-- Start Supplied material --

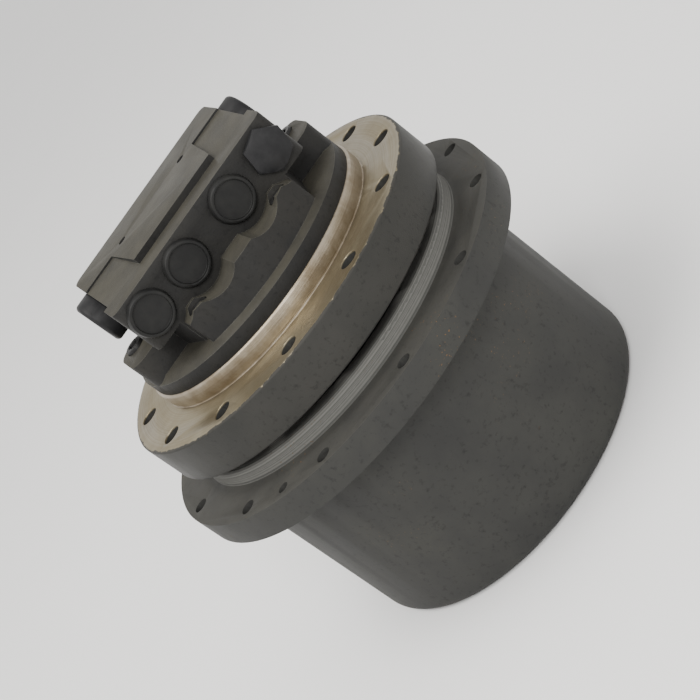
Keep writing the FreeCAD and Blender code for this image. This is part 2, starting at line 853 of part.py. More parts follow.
def make_face_seal():
    """Floating face seal: two equal metal rings, each held by a rubber ring in its seat."""
    ramp = seal_outer_radius - S.seal_ramp_step
    ramp_slope = S.seal_ramp_rise / (S.seal_height - S.seal_face_width)
    mouth = seal_middle - lip_top
    seat_slope = S.seal_seat_taper / (S.seal_height + S.seal_floor_gap - mouth)

    def on_ring(depth):
        return ramp - ramp_slope * (depth - S.seal_face_width)

    def on_seat(depth):
        return seal_seat_radius - seat_slope * (depth - mouth)

    for name, way in (("lower", -1), ("upper", 1)):
        back = seal_middle + way * S.seal_height
        step = seal_middle + way * S.seal_face_width
        turned_body(f"{name}_seal_ring", [
            (seal_inner_radius, seal_middle),
            (seal_outer_radius, seal_middle),
            (seal_outer_radius, step),
            (ramp, step),
            (on_ring(S.seal_height), back),
            (seal_inner_radius, back),
        ])
        near, far = S.toric_start, S.toric_end
        turned_body(f"{name}_toric_ring", [
            (on_ring(near), seal_middle + way * near),
            ((on_ring(near) + on_seat(near)) / 2, seal_middle + way * (near - S.toric_bulge)),
            (on_seat(near), seal_middle + way * near),
            (on_seat(far), seal_middle + way * far),
            ((on_ring(far) + on_seat(far)) / 2, seal_middle + way * (far + S.toric_bulge)),
            (on_ring(far), seal_middle + way * far),
        ])


# ---------------------------------------------------------------- gear set

def make_ring_gear():
    stored("ring_gear", internal_gear(S.ring_teeth.value, S.ring_wall.value, cover_top.value, ring_top.value))


def make_planets(stage, teeth, distance, bottom, top, pin_radius):
    """Three planets with their bushes, a tooth of each pointing straight outwards."""
    bush_inner = pin_radius.value + S.running_gap.value
    bush_outer = pin_radius.value + S.bush_thickness.value
    gear = external_gear(teeth.value, bottom.value, top.value)
    bore = Part.makeCylinder(bush_outer, top.value - bottom.value, Vector(0, 0, bottom.value))
    gear = gear.cut(bore)
    bush = tube(bush_outer, bush_inner, bottom.value, top.value)
    places = ring_places(S.planet_count.value, distance.value)
    for index, place in enumerate(places, 1):
        stored(f"planet_{stage}_gear_{index}", around(gear, [place]))
        stored(f"planet_{stage}_bush_{index}", around(bush, [place]))


def make_carrier_1():
    """Disc that carries the first planets and drives the second sun gear."""
    body = new_body("carrier_1")
    shank = sun_shank_radius()
    turned(body, "carrier_turning", [
        (shank, carrier_bottom),
        (carrier_radius, carrier_bottom),
        (carrier_radius, carrier_top),
        (shank, carrier_top),
    ])
    drilled_ring(body, "pin_bore", distance_1, S.pin_radius_1, carrier_top, S.carrier_thickness, S.planet_count)
    drilled_ring(body, "window", distance_1, S.carrier_window_radius, carrier_top, S.carrier_thickness,
                 S.planet_count, start=half_pitch(S.planet_count))
    return body


def sun_shank_radius():
    return S.gear_module * (S.sun_teeth_2 / 2 - S.dedendum_share) - S.shank_undercut


def make_suns():
    """First sun gear with its long shaft, and the hollow second sun gear round it."""
    tooth_1 = math.pi / S.sun_teeth_1.value
    sun_1 = external_gear(S.sun_teeth_1.value, (cover_top + S.pin_head_gap).value, carrier_bottom.value, tooth_1)
    shaft_top = (shaft_bottom + S.sun_shaft_grip).value
    shaft = Part.makeCylinder(S.sun_shaft_radius.value, shaft_top - carrier_bottom.value,
                              Vector(0, 0, carrier_bottom.value))
    stored("sun_gear_1", sun_1.fuse(shaft).removeSplitter())
    bore = S.sun_shaft_radius.value + S.sun_bore_clearance.value
    sun_2 = external_gear(S.sun_teeth_2.value, support_top.value, spindle_end.value)
    shank = Part.makeCylinder(sun_shank_radius().value, (support_top - carrier_bottom).value,
                              Vector(0, 0, carrier_bottom.value))
    hollow = Part.makeCylinder(bore, (spindle_end - carrier_bottom).value, Vector(0, 0, carrier_bottom.value))
    stored("sun_gear_2", sun_2.fuse(shank).cut(hollow).removeSplitter())


def make_pins():
    head_bottom = (cover_top + S.pin_head_gap).value
    head_top = head_bottom + S.pin_head_thickness.value
    pin = Part.makeCylinder(S.pin_radius_1.value, carrier_top.value - head_top, Vector(0, 0, head_top))
    head = Part.makeCylinder(S.pin_radius_1.value + S.pin_head_width.value, head_top - head_bottom,
                             Vector(0, 0, head_bottom))
    stored("stage_1_pins", around(pin.fuse(head), ring_places(S.planet_count.value, distance_1.value)))
    length = (spindle_end + S.pin_seat_depth - support_bottom).value
    pin_2 = Part.makeCylinder(S.pin_radius_2.value, length, Vector(0, 0, support_bottom.value))
    stored("stage_2_pins", around(pin_2, ring_places(S.planet_count.value, distance_2.value)))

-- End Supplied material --

● Task to complete
From the very first line of the data through the line with "S.ring_wall.value, cover_top.value, ring_top.value))" in it, please reproduce each line exactly and output nothing more.

● Final answer
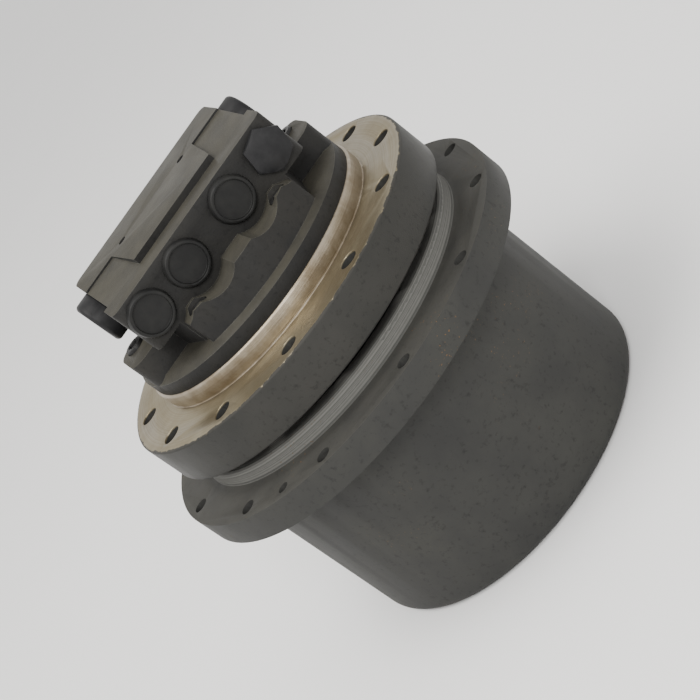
Keep writing the FreeCAD and Blender code for this image. This is part 2, starting at line 853 of part.py. More parts follow.
def make_face_seal():
    """Floating face seal: two equal metal rings, each held by a rubber ring in its seat."""
    ramp = seal_outer_radius - S.seal_ramp_step
    ramp_slope = S.seal_ramp_rise / (S.seal_height - S.seal_face_width)
    mouth = seal_middle - lip_top
    seat_slope = S.seal_seat_taper / (S.seal_height + S.seal_floor_gap - mouth)

    def on_ring(depth):
        return ramp - ramp_slope * (depth - S.seal_face_width)

    def on_seat(depth):
        return seal_seat_radius - seat_slope * (depth - mouth)

    for name, way in (("lower", -1), ("upper", 1)):
        back = seal_middle + way * S.seal_height
        step = seal_middle + way * S.seal_face_width
        turned_body(f"{name}_seal_ring", [
            (seal_inner_radius, seal_middle),
            (seal_outer_radius, seal_middle),
            (seal_outer_radius, step),
            (ramp, step),
            (on_ring(S.seal_height), back),
            (seal_inner_radius, back),
        ])
        near, far = S.toric_start, S.toric_end
        turned_body(f"{name}_toric_ring", [
            (on_ring(near), seal_middle + way * near),
            ((on_ring(near) + on_seat(near)) / 2, seal_middle + way * (near - S.toric_bulge)),
            (on_seat(near), seal_middle + way * near),
            (on_seat(far), seal_middle + way * far),
            ((on_ring(far) + on_seat(far)) / 2, seal_middle + way * (far + S.toric_bulge)),
            (on_ring(far), seal_middle + way * far),
        ])


# ---------------------------------------------------------------- gear set

def make_ring_gear():
    stored("ring_gear", internal_gear(S.ring_teeth.value, S.ring_wall.value, cover_top.value, ring_top.value))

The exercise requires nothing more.